Detroit suffers from self-inflicted wounds and faces bankruptcy. Many retirees are afraid they’ll lose their pensions because much of the city’s debt is to pensioners.
They’ve just elected a white mayor for the first time in four decades. So who’s to blame? Whitey!
Sheilah Johnson was a building inspector for the city for 28 years, a college graduate who passed up jobs that paid more because a city job offered stability and the promise of a good pension.
But the city’s recent plunge into bankruptcy — overseen by an outside emergency manager answerable to the state government, not the citizens of Detroit — makes her wonder whether she and other African American residents of the impoverished city will be able to stop Wall Street creditors from seizing what’s left of a municipal treasury they paid into for most of their lives.
“When my 9-year-old grandson asks me, ‘Grandma, are they trying to make us slaves again?’ how do I answer that child?” Johnson said, breaking into tears during court hearings over the city’s bid to launch the nation’s largest-ever municipal bankruptcy. “We do not need a slave owner, and I am not a slave.”
No, you’re a debtor who cannot pay your debts. Remember that other citizens around the nation have some of their pension funds invested in municipal bonds, so Detroit’s loss is their loss, too.
The city’s population is 82% African American, in a state that is 79% white.
That division began in 1943, when a race riot that lasted for days drove the first waves of residents out of the city, a move exacerbated by riots in 1967 in which 43 people died. Now, Detroit is considered the most segregated metropolitan region in the country.
“You can drive around now and not see a white person all day long,” said the Rev. Charles Williams II, who watched much of the trial and was one of nearly 1,000 protesters outside the court last month.
To summarize: Detroit’s black people have no one to blame but themselves. Hey, even Motown records moved to LA years ago.
Megan McArdle wrote about the causes of the jam:
I was not entirely prepared for the new revelations about the Detroit trustees’ custom of handing out annual holiday “bonuses” to workers, retirees and the City of Detroit. Between 1985 and 2008, they handed out roughly $1 billion this way. Had they been invested, one estimate says those funds would be worth almost $2 billion today — or more than half the current shortfall in the funds.

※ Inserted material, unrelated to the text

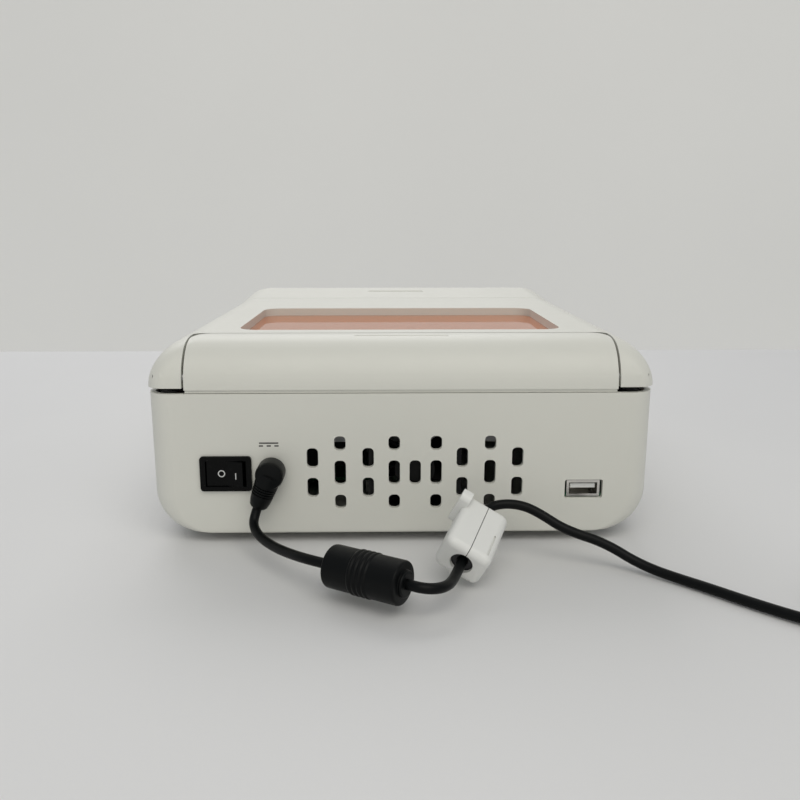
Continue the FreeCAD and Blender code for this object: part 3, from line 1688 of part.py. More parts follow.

These “bonuses” were used to lower the contribution the city was required to make, to give retirees a little something extra around Christmas time, and to fund individual savings accounts that workers are offered along with their pensions. In 2009, when the financial markets were completely frozen and the automakers were shotgunning through the bankruptcy courts, the pension trust paid 7.5 percent interest into those accounts — which is about 7.5 percent more than they would have gotten at a bank. This while the pension funds were busy losing about a quarter of their value.